President Obama had good ideas, and nearly always came up with excellent policy proposals. He did in fact accomplish much—it remains to be seen how much of his legacy will be destroyed before the vast majority of Trump supporters realize they’ve been had.  President Obama was, however, terrible regarding “selling” his ideas to the public and explaining the policies he initiated.  He hated back-slapping, deal-making and coercion; the “schmoozing” which is an integral part of politics.  If he couldn’t do it, he should have assured that others did it for him.

This is but one example of President Obama’s placing too much trust in the general decency of human beings.  Relatively speaking, President Obama was and is a noble man: relatively speaking, many of those who opposed him were and are anything but. 
He found out rather late the difference between “is” and “should be” regarding every human being, whose lack of nobility, lack of helpfulness, and lack of goodness is so easily brought about by money and the thirst for power.

Obama was too much like Schiller and too little like Büchner.  If he were more aware of the degree to which greed, hate and delusion drives politics, many more of his “yes we cans” would have been accomplished.  
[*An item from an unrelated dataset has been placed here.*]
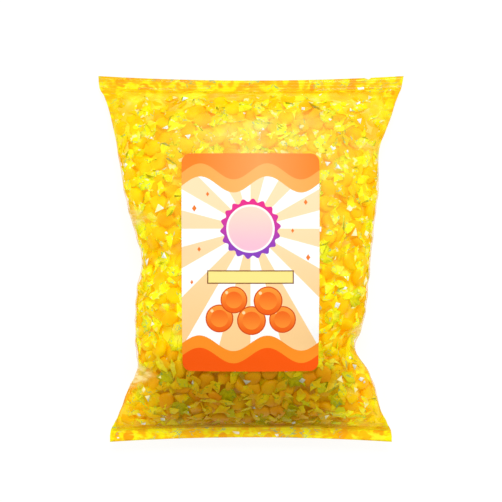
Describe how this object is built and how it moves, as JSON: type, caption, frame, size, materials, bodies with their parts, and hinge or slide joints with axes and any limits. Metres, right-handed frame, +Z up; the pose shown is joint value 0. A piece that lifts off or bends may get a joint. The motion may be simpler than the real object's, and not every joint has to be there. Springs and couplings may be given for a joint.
{
  "type": "bag of butterscotch candies",
  "caption": "Sealed clear pillow bag packed with twist-wrapped butterscotch discs, with a rounded paper label on its front, lying on its back.",
  "frame": {"origin": "on the floor, under the middle of the bag's bounding box", "axes": "+Z up, out of the front with the label; +Y towards the top seal; +X to the right as the front is seen"},
  "size_m": [0.31, 0.37, 0.1035],
  "materials": {
    "bag": "glossy clear film over yellow wrappers and amber butterscotch",
    "label": "satin printed paper in orange and cream"
  },
  "bodies": {
    "root": {"bag": "bag", "label": "label"}
  },
  "joints": []
}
It is useless to wear ballet shoes when your opponents are wearing combat boots; it is folly to play yes-we-can with marauding hordes of hardliners who continue to attack, wound, and occupy gullible minds with salvo after salvo of noxious memes.

Despite his attempts to remain a gentleman in a snake pit, I still think he was a good president.  A noble man--and yet, as Büchner, and even Schiller would have agreed, nobody’s perfect.


Final Quote: “Jeder für sich und Gott gegen alle”  “Everyone for himself, and God against all”

Although it reads like a proverb, this adage was actually written by the German director, Werner Herzog; it was the original title of his 1974 film, “The Enigma of Kasper Hauser.”  It has nothing to do with the belief in an angry God, who punishes humankind for its sins.  A better word for “God” here would be “karma.”

My interpretation of the quote follows.  Hillel’s three questions are pertinent here.  “If I’m not for myself, who will be for me?  If I’m only for myself, what am I?  If not now, when?”  Herzog’s adage indicates what happens to us if we don’t get beyond the first question— a selfish society inevitably deteriorates.  People do indeed get the government they deserve.

Many of us are far too involved with ourselves.  Many of us know more about popular entertainers than we do about the great teachers of mankind, including the founding fathers of the United States. Many of us are too politically unaware.  Many of us are too self-absorbed to fight for what is right.

Every society is responsible for its trumps.  If we ignore the necessity of a non-violent struggle for a more just society, we will all suffer.

I recently wrote a poem about the unspeakable tortures suffered by a great man, Edmund Campion, in the sixteenth century. Campion was falsely accused of treason. The poem ends as follows:


Who would dare repeat such heinous crimes?
Who’d could ever reinstate torture?  Vladimir

Putin?  The President of the United States.
Put down your cellphone.  Nobody’s safe.



Nobody is safe. Democracy and freedom should never be taken for granted!  The four quotes discussed in this essay contain both encouragements and warnings.  They can help us temper excessive optimism by viewing it with the keen eye of realism, and can help us temper excessive realism with indomitable, realistic optimism. If understood, pondered upon, and--most important-- incorporated into our actions, they can indeed help in a time of trouble --that is, now.